# Exercise description:
The data must be returned in full and exactly as given.

::::::::

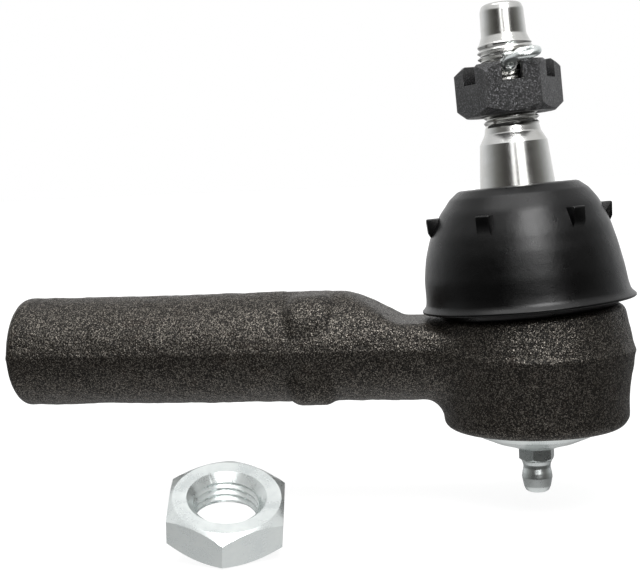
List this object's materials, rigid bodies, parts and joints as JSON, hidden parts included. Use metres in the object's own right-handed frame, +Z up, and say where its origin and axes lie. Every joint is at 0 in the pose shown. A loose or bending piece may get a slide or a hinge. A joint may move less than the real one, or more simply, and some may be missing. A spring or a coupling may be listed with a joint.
{
  "type": "tie rod end",
  "caption": "Outer steering tie rod end: female threaded shank, swivelling tapered ball stud under a rubber boot, slotted nut with split pin, grease fitting and loose jam nut.",
  "frame": {"origin": "centre of the ball", "axes": "+Z up the socket towards the stud, square to the shank; the shank runs along -X; +X away from the shank; the stud leans 3.6 degrees from +Z towards -X"},
  "size_m": [0.1392, 0.0799, 0.1077],
  "materials": {
    "forged_steel": "rough forged, dark brown-black, oiled",
    "rubber": "moulded black rubber, satin",
    "ground_steel": "ground bright steel",
    "black_phosphate": "black phosphate, slightly speckled",
    "zinc": "bright zinc plate, bluish",
    "sintered_iron": "sintered, matt",
    "spring_steel": "dark spring steel"
  },
  "bodies": {
    "housing": {"socket_housing": "forged_steel", "upper_bearing": "sintered_iron", "preload_spring": "spring_steel", "cover_plate": "zinc", "grease_fitting": "zinc", "fitting_spring": "spring_steel"},
    "lower_seat": {"lower_bearing": "sintered_iron"},
    "check_ball": {"fitting_check_ball": "ground_steel"},
    "boot": {"dust_boot": "rubber"},
    "boot_ring": {"boot_neck_ring": "spring_steel"},
    "stud": {"ball_stud": "ground_steel", "castle_nut": "black_phosphate"},
    "split_pin": {"cotter_pin": "zinc"},
    "loose_nut": {"jam_nut": "zinc"}
  },
  "joints": [
    {"name": "stud_swing_along", "type": "hinge", "parent": "housing", "child": "boot", "pos_m": [0, 0, 0], "axis": [0, 1, 0], "range_deg": [-17, 17], "deforming": ["dust_boot"]},
    {"name": "stud_swing_across", "type": "hinge", "parent": "boot", "child": "boot_ring", "pos_m": [0, 0, 0], "axis": [0.998, 0, 0.0628], "range_deg": [-17, 17]},
    {"name": "stud_spin", "type": "hinge", "parent": "boot_ring", "child": "stud", "pos_m": [0, 0, 0], "axis": [-0.0628, 0, 0.998], "continuous": true},
    {"name": "split_pin_pull", "type": "slide", "parent": "stud", "child": "split_pin", "axis": [0.1216, -0.9925, 0.0077], "range_m": [0, 0.03]},
    {"name": "lower_seat_take_up", "type": "slide", "parent": "housing", "child": "lower_seat", "axis": [0, 0, 1], "range_m": [-0.0005, 0], "stiffness_N_per_m": 5000, "springref_m": 0.001, "deforming": ["preload_spring"]},
    {"name": "check_ball_lift", "type": "slide", "parent": "housing", "child": "check_ball", "axis": [0, 0, 1], "range_m": [0, 0.0008], "stiffness_N_per_m": 50, "springref_m": -0.002, "deforming": ["fitting_spring"]},
    {"name": "jam_nut_rest", "type": "slide", "parent": "housing", "child": "loose_nut", "axis": [0.1478, -0.418, 0.8964], "range_m": [0, 0.00005]}
  ]
}
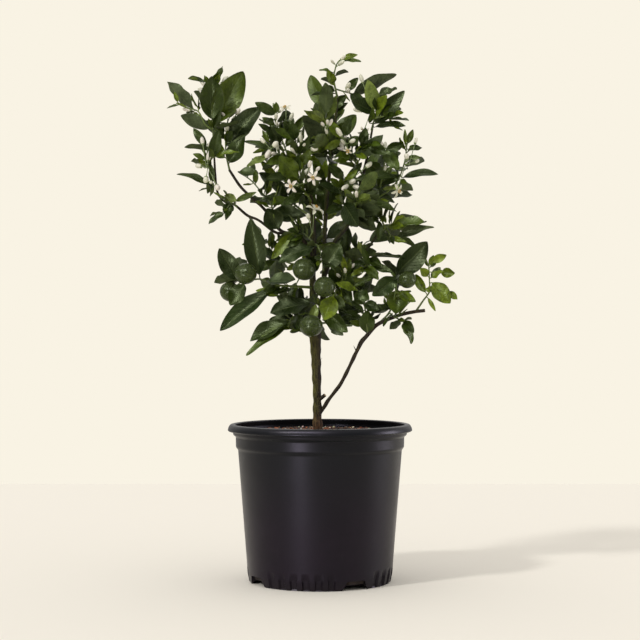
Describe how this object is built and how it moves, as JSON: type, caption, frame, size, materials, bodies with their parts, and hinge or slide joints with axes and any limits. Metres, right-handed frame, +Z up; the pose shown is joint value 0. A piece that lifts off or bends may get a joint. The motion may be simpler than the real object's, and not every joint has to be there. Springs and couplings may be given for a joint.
{
  "type": "potted calamondin",
  "caption": "Small citrus tree with glossy leaves, green fruit and white blossom, growing in a black nursery pot that stands on its foot.",
  "frame": {"origin": "centre of the flat pad under the pot, at the height the pot stands on", "axes": "+Z up along the pot's axis and the trunk, -Y the side of the tree that is meant to be seen"},
  "size_m": [0.401, 0.2803, 0.7264],
  "materials": {
    "pot": "near-black moulded polypropylene with a satin sheen",
    "soil": "coarse bark and peat mix",
    "bark": "olive brown bark with fine fissures",
    "leaf": "waxy dark green above, paler and duller beneath",
    "fruit": "glossy unripe green rind with oil glands",
    "petal": "cream white petals with pale green cups"
  },
  "bodies": {
    "root": {"back_centre_shoot": "leaf", "back_high_left_shoot": "leaf", "back_high_right_shoot": "leaf", "back_high_shoot": "leaf", "back_left_shoot": "leaf", "back_low_left_shoot": "leaf", "back_low_right_shoot": "leaf", "back_right_shoot": "leaf", "back_top_shoot": "leaf", "centre_front_shoot": "leaf", "centre_leader": "bark", "centre_left_shoot": "leaf", "centre_low_shoot": "leaf", "centre_stem": "bark", "flower_cluster_centre": "petal", "flower_cluster_centre_high": "petal", "flower_cluster_centre_left": "petal", "flower_cluster_centre_low": "petal", "flower_cluster_far_right": "petal", "flower_cluster_heart": "petal", "flower_cluster_left": "petal", "flower_cluster_left_tip": "petal", "flower_cluster_right": "petal", "flower_cluster_right_low": "petal", "flower_cluster_upper_left": "petal", "flower_cluster_upper_right": "petal", "front_high_shoot": "leaf", "front_right_shoot": "leaf", "fruit_centre": "fruit", "fruit_centre_right": "fruit", "fruit_far_left": "fruit", "fruit_left": "fruit", "fruit_right": "fruit", "fruit_trunk": "fruit", "left_inner_shoot": "leaf", "left_limb": "bark", "left_limb_shoot": "leaf", "left_low_branch": "leaf", "left_low_shoot": "leaf", "left_outer_limb": "bark", "left_outer_shoot": "leaf", "low_left_shoot": "leaf", "low_right_front_shoot": "leaf", "nursery_pot": "pot", "potting_soil": "soil", "right_centre_shoot": "leaf", "right_front_shoot": "leaf", "right_inner_shoot": "leaf", "right_limb": "bark", "right_low_limb": "bark", "right_low_shoot": "leaf", "right_outer_shoot": "leaf", "right_rising_shoot": "leaf", "side_stem": "bark", "side_stem_shoot": "leaf", "side_tip_shoot": "leaf", "top_shoot": "leaf", "trunk": "bark", "upper_left_shoot": "leaf", "upper_right_shoot": "leaf"}
  },
  "joints": []
}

::::::::

# Answer in full:
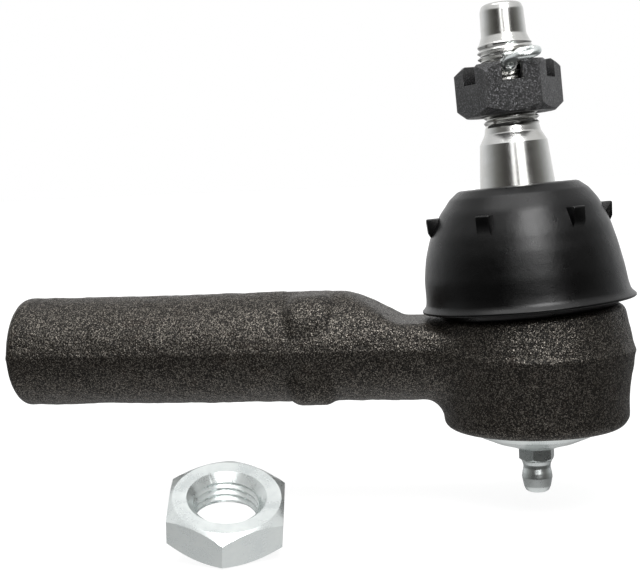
List this object's materials, rigid bodies, parts and joints as JSON, hidden parts included. Use metres in the object's own right-handed frame, +Z up, and say where its origin and axes lie. Every joint is at 0 in the pose shown. A loose or bending piece may get a slide or a hinge. A joint may move less than the real one, or more simply, and some may be missing. A spring or a coupling may be listed with a joint.
{
  "type": "tie rod end",
  "caption": "Outer steering tie rod end: female threaded shank, swivelling tapered ball stud under a rubber boot, slotted nut with split pin, grease fitting and loose jam nut.",
  "frame": {"origin": "centre of the ball", "axes": "+Z up the socket towards the stud, square to the shank; the shank runs along -X; +X away from the shank; the stud leans 3.6 degrees from +Z towards -X"},
  "size_m": [0.1392, 0.0799, 0.1077],
  "materials": {
    "forged_steel": "rough forged, dark brown-black, oiled",
    "rubber": "moulded black rubber, satin",
    "ground_steel": "ground bright steel",
    "black_phosphate": "black phosphate, slightly speckled",
    "zinc": "bright zinc plate, bluish",
    "sintered_iron": "sintered, matt",
    "spring_steel": "dark spring steel"
  },
  "bodies": {
    "housing": {"socket_housing": "forged_steel", "upper_bearing": "sintered_iron", "preload_spring": "spring_steel", "cover_plate": "zinc", "grease_fitting": "zinc", "fitting_spring": "spring_steel"},
    "lower_seat": {"lower_bearing": "sintered_iron"},
    "check_ball": {"fitting_check_ball": "ground_steel"},
    "boot": {"dust_boot": "rubber"},
    "boot_ring": {"boot_neck_ring": "spring_steel"},
    "stud": {"ball_stud": "ground_steel", "castle_nut": "black_phosphate"},
    "split_pin": {"cotter_pin": "zinc"},
    "loose_nut": {"jam_nut": "zinc"}
  },
  "joints": [
    {"name": "stud_swing_along", "type": "hinge", "parent": "housing", "child": "boot", "pos_m": [0, 0, 0], "axis": [0, 1, 0], "range_deg": [-17, 17], "deforming": ["dust_boot"]},
    {"name": "stud_swing_across", "type": "hinge", "parent": "boot", "child": "boot_ring", "pos_m": [0, 0, 0], "axis": [0.998, 0, 0.0628], "range_deg": [-17, 17]},
    {"name": "stud_spin", "type": "hinge", "parent": "boot_ring", "child": "stud", "pos_m": [0, 0, 0], "axis": [-0.0628, 0, 0.998], "continuous": true},
    {"name": "split_pin_pull", "type": "slide", "parent": "stud", "child": "split_pin", "axis": [0.1216, -0.9925, 0.0077], "range_m": [0, 0.03]},
    {"name": "lower_seat_take_up", "type": "slide", "parent": "housing", "child": "lower_seat", "axis": [0, 0, 1], "range_m": [-0.0005, 0], "stiffness_N_per_m": 5000, "springref_m": 0.001, "deforming": ["preload_spring"]},
    {"name": "check_ball_lift", "type": "slide", "parent": "housing", "child": "check_ball", "axis": [0, 0, 1], "range_m": [0, 0.0008], "stiffness_N_per_m": 50, "springref_m": -0.002, "deforming": ["fitting_spring"]},
    {"name": "jam_nut_rest", "type": "slide", "parent": "housing", "child": "loose_nut", "axis": [0.1478, -0.418, 0.8964], "range_m": [0, 0.00005]}
  ]
}
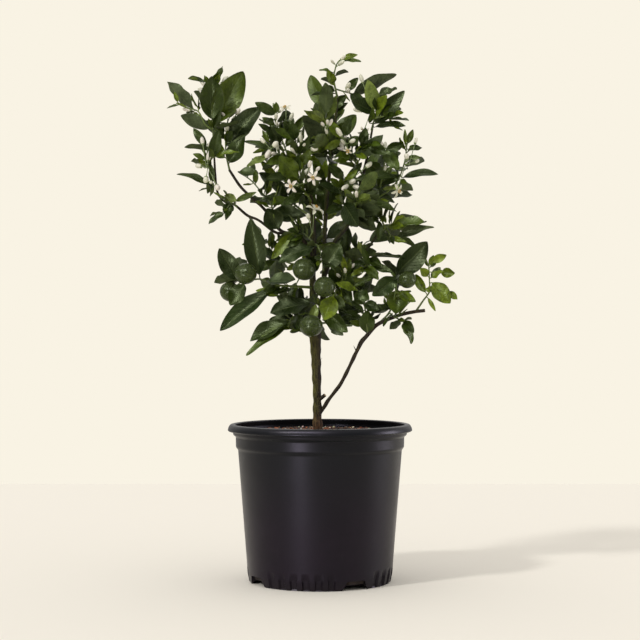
Describe how this object is built and how it moves, as JSON: type, caption, frame, size, materials, bodies with their parts, and hinge or slide joints with axes and any limits. Metres, right-handed frame, +Z up; the pose shown is joint value 0. A piece that lifts off or bends may get a joint. The motion may be simpler than the real object's, and not every joint has to be there. Springs and couplings may be given for a joint.
{
  "type": "potted calamondin",
  "caption": "Small citrus tree with glossy leaves, green fruit and white blossom, growing in a black nursery pot that stands on its foot.",
  "frame": {"origin": "centre of the flat pad under the pot, at the height the pot stands on", "axes": "+Z up along the pot's axis and the trunk, -Y the side of the tree that is meant to be seen"},
  "size_m": [0.401, 0.2803, 0.7264],
  "materials": {
    "pot": "near-black moulded polypropylene with a satin sheen",
    "soil": "coarse bark and peat mix",
    "bark": "olive brown bark with fine fissures",
    "leaf": "waxy dark green above, paler and duller beneath",
    "fruit": "glossy unripe green rind with oil glands",
    "petal": "cream white petals with pale green cups"
  },
  "bodies": {
    "root": {"back_centre_shoot": "leaf", "back_high_left_shoot": "leaf", "back_high_right_shoot": "leaf", "back_high_shoot": "leaf", "back_left_shoot": "leaf", "back_low_left_shoot": "leaf", "back_low_right_shoot": "leaf", "back_right_shoot": "leaf", "back_top_shoot": "leaf", "centre_front_shoot": "leaf", "centre_leader": "bark", "centre_left_shoot": "leaf", "centre_low_shoot": "leaf", "centre_stem": "bark", "flower_cluster_centre": "petal", "flower_cluster_centre_high": "petal", "flower_cluster_centre_left": "petal", "flower_cluster_centre_low": "petal", "flower_cluster_far_right": "petal", "flower_cluster_heart": "petal", "flower_cluster_left": "petal", "flower_cluster_left_tip": "petal", "flower_cluster_right": "petal", "flower_cluster_right_low": "petal", "flower_cluster_upper_left": "petal", "flower_cluster_upper_right": "petal", "front_high_shoot": "leaf", "front_right_shoot": "leaf", "fruit_centre": "fruit", "fruit_centre_right": "fruit", "fruit_far_left": "fruit", "fruit_left": "fruit", "fruit_right": "fruit", "fruit_trunk": "fruit", "left_inner_shoot": "leaf", "left_limb": "bark", "left_limb_shoot": "leaf", "left_low_branch": "leaf", "left_low_shoot": "leaf", "left_outer_limb": "bark", "left_outer_shoot": "leaf", "low_left_shoot": "leaf", "low_right_front_shoot": "leaf", "nursery_pot": "pot", "potting_soil": "soil", "right_centre_shoot": "leaf", "right_front_shoot": "leaf", "right_inner_shoot": "leaf", "right_limb": "bark", "right_low_limb": "bark", "right_low_shoot": "leaf", "right_outer_shoot": "leaf", "right_rising_shoot": "leaf", "side_stem": "bark", "side_stem_shoot": "leaf", "side_tip_shoot": "leaf", "top_shoot": "leaf", "trunk": "bark", "upper_left_shoot": "leaf", "upper_right_shoot": "leaf"}
  },
  "joints": []
}